Pitfall 2: Overcorrecting and Paralysis
Some teams become so aware of bias that they second-guess every decision, leading to delays. Fix: Set a time limit for bias checks. For a standard decision, spend no more than 15 minutes. For high-stakes decisions, allocate up to an hour but no more. Remind the team that a good decision with some bias is better than no decision at all.
Pitfall 3: Ignoring Emotional and Cultural Biases
Our workflow focuses on cognitive biases, but emotional states (fatigue, stress, excitement) and cultural norms (respect for authority, collectivism) also play a role. Fix: Add a quick check: "Are we making this decision while tired or under pressure?" If so, postpone if possible. Also, be aware of cultural context—in some cultures, disagreeing with a senior person is uncomfortable. Use anonymous methods to surface concerns.

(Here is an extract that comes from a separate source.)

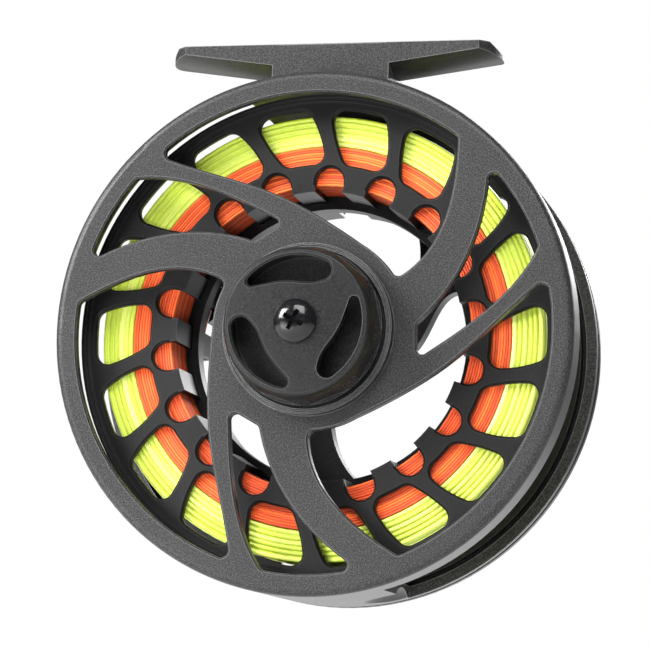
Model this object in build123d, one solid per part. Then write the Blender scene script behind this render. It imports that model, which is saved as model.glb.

Pitfall 4: No Follow-Through on Decision Logs
Teams start logging decisions but never review them. The logs become dead documents. Fix: Schedule a quarterly decision review. Compare the expected outcomes from your logs with actual results. Look for patterns: Did you consistently underestimate timelines? Did you ignore risks that later materialized? This feedback loop improves your bias detection over time.
Debugging When Bias-Proofing Doesn't Work
If you find that bias checks aren't improving outcomes, check these areas:
- Commitment level: Is the team genuinely committed, or is it performative? Revisit the mindset prerequisites.
- Psychological safety: Can people speak up without fear? If not, bias-checking is futile.
- Wrong biases targeted: Maybe you're checking for anchoring but your main problem is availability bias. Review your decision logs to identify the most frequent biases.
- Too many biases at once: Focus on one or two for a month, then expand.
Remember, bias-proofing is a skill that improves with practice. The first few times will feel awkward, but over time, it becomes second nature. Start with one decision this week, apply the five-step workflow, and see what you uncover. That's the first step toward a more rational, effective workflow.